What this task involves: Each line below should be reproduced without any alteration.

Data rows:

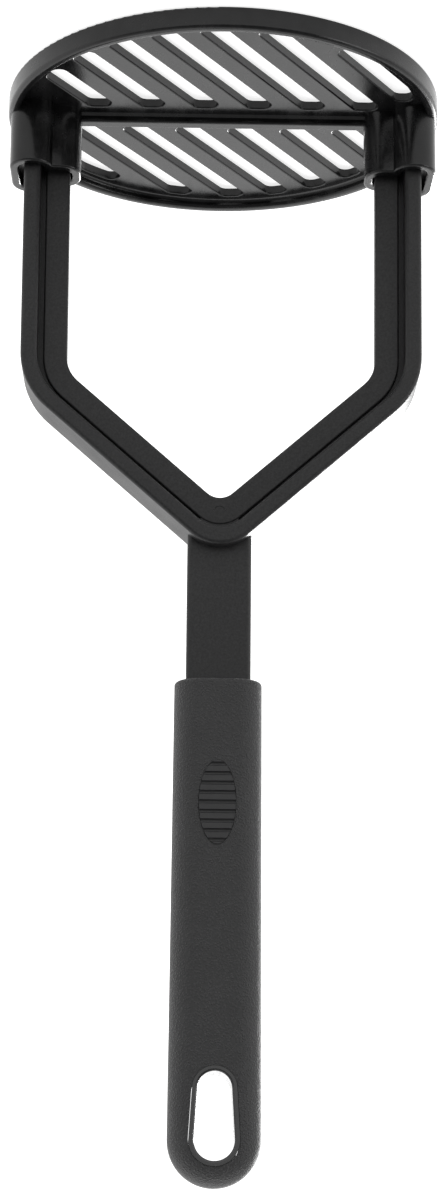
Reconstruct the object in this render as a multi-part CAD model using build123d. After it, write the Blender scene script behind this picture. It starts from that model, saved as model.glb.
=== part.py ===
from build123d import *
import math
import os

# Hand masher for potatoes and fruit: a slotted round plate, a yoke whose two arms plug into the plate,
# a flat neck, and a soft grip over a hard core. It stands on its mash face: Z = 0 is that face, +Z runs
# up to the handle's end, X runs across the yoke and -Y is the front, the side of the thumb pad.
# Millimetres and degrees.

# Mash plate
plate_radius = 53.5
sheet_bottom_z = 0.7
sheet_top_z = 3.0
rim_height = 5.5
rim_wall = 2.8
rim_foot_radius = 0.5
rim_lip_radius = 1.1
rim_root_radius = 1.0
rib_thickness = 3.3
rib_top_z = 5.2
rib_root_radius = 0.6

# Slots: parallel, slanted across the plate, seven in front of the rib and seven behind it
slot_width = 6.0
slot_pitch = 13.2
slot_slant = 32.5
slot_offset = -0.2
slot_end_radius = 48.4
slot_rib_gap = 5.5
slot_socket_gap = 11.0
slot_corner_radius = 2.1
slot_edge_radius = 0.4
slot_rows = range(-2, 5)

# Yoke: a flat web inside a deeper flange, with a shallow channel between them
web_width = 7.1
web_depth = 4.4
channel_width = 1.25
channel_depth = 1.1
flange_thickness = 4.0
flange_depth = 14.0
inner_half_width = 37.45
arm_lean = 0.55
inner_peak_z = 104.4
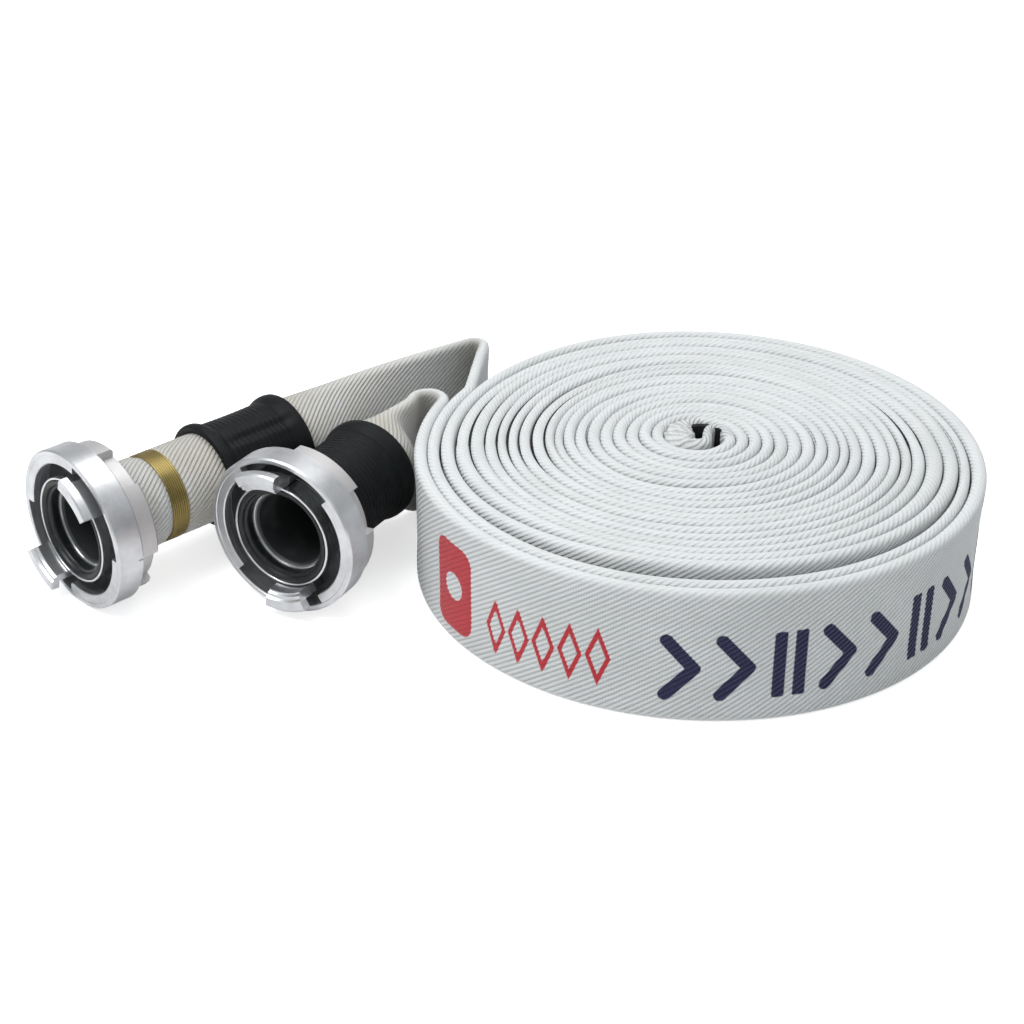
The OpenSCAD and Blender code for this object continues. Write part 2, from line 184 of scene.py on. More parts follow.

Answer for this exercise:
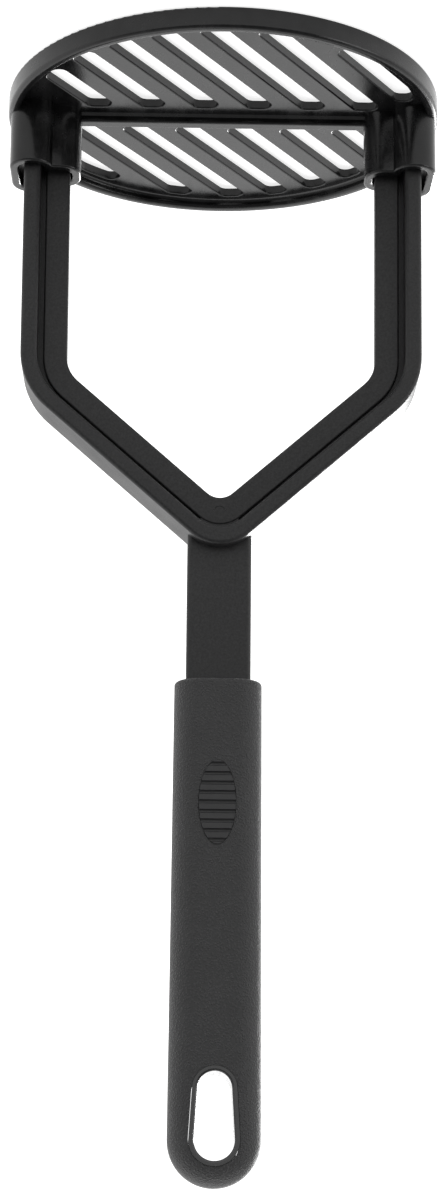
Reconstruct the object in this render as a multi-part CAD model using build123d. After it, write the Blender scene script behind this picture. It starts from that model, saved as model.glb.
=== part.py ===
from build123d import *
import math
import os

# Hand masher for potatoes and fruit: a slotted round plate, a yoke whose two arms plug into the plate,
# a flat neck, and a soft grip over a hard core. It stands on its mash face: Z = 0 is that face, +Z runs
# up to the handle's end, X runs across the yoke and -Y is the front, the side of the thumb pad.
# Millimetres and degrees.

# Mash plate
plate_radius = 53.5
sheet_bottom_z = 0.7
sheet_top_z = 3.0
rim_height = 5.5
rim_wall = 2.8
rim_foot_radius = 0.5
rim_lip_radius = 1.1
rim_root_radius = 1.0
rib_thickness = 3.3
rib_top_z = 5.2
rib_root_radius = 0.6

# Slots: parallel, slanted across the plate, seven in front of the rib and seven behind it
slot_width = 6.0
slot_pitch = 13.2
slot_slant = 32.5
slot_offset = -0.2
slot_end_radius = 48.4
slot_rib_gap = 5.5
slot_socket_gap = 11.0
slot_corner_radius = 2.1
slot_edge_radius = 0.4
slot_rows = range(-2, 5)

# Yoke: a flat web inside a deeper flange, with a shallow channel between them
web_width = 7.1
web_depth = 4.4
channel_width = 1.25
channel_depth = 1.1
flange_thickness = 4.0
flange_depth = 14.0
inner_half_width = 37.45
arm_lean = 0.55
inner_peak_z = 104.4
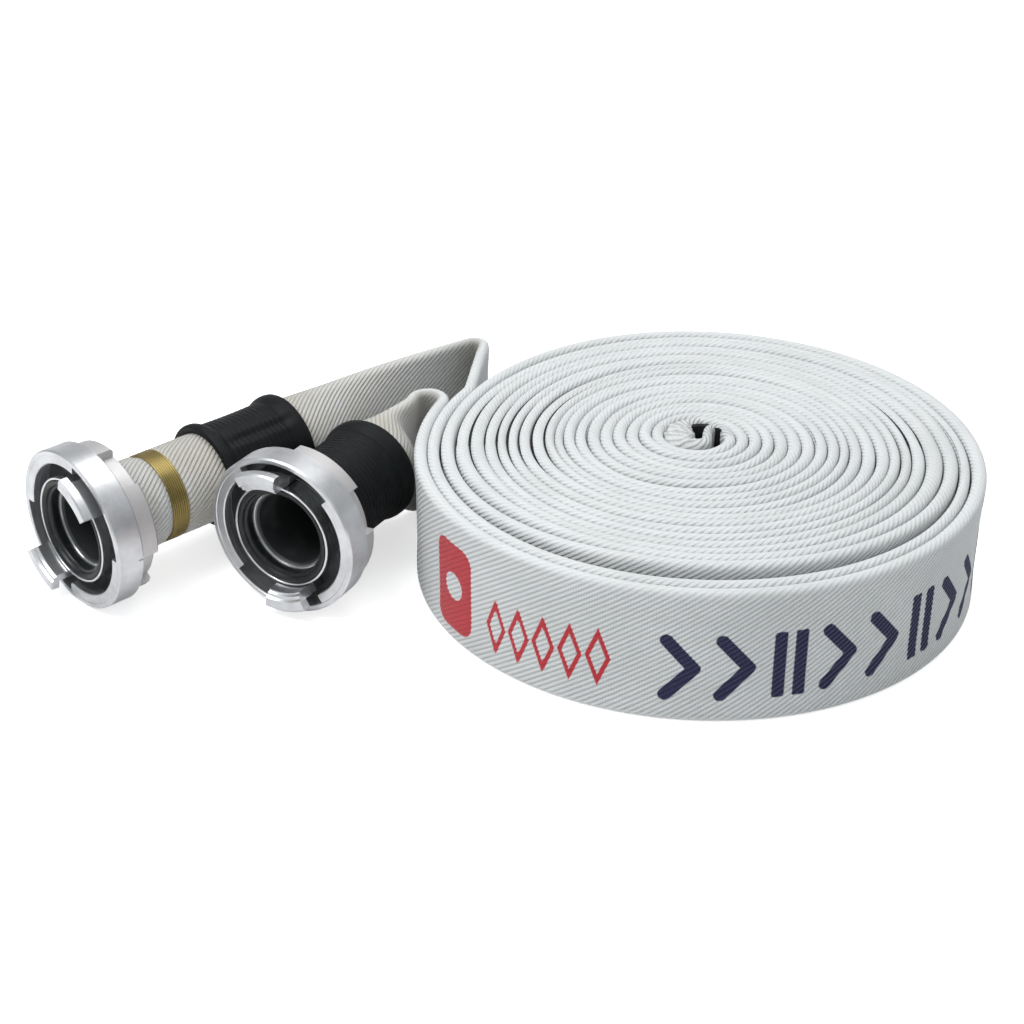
The OpenSCAD and Blender code for this object continues. Write part 2, from line 184 of scene.py on. More parts follow.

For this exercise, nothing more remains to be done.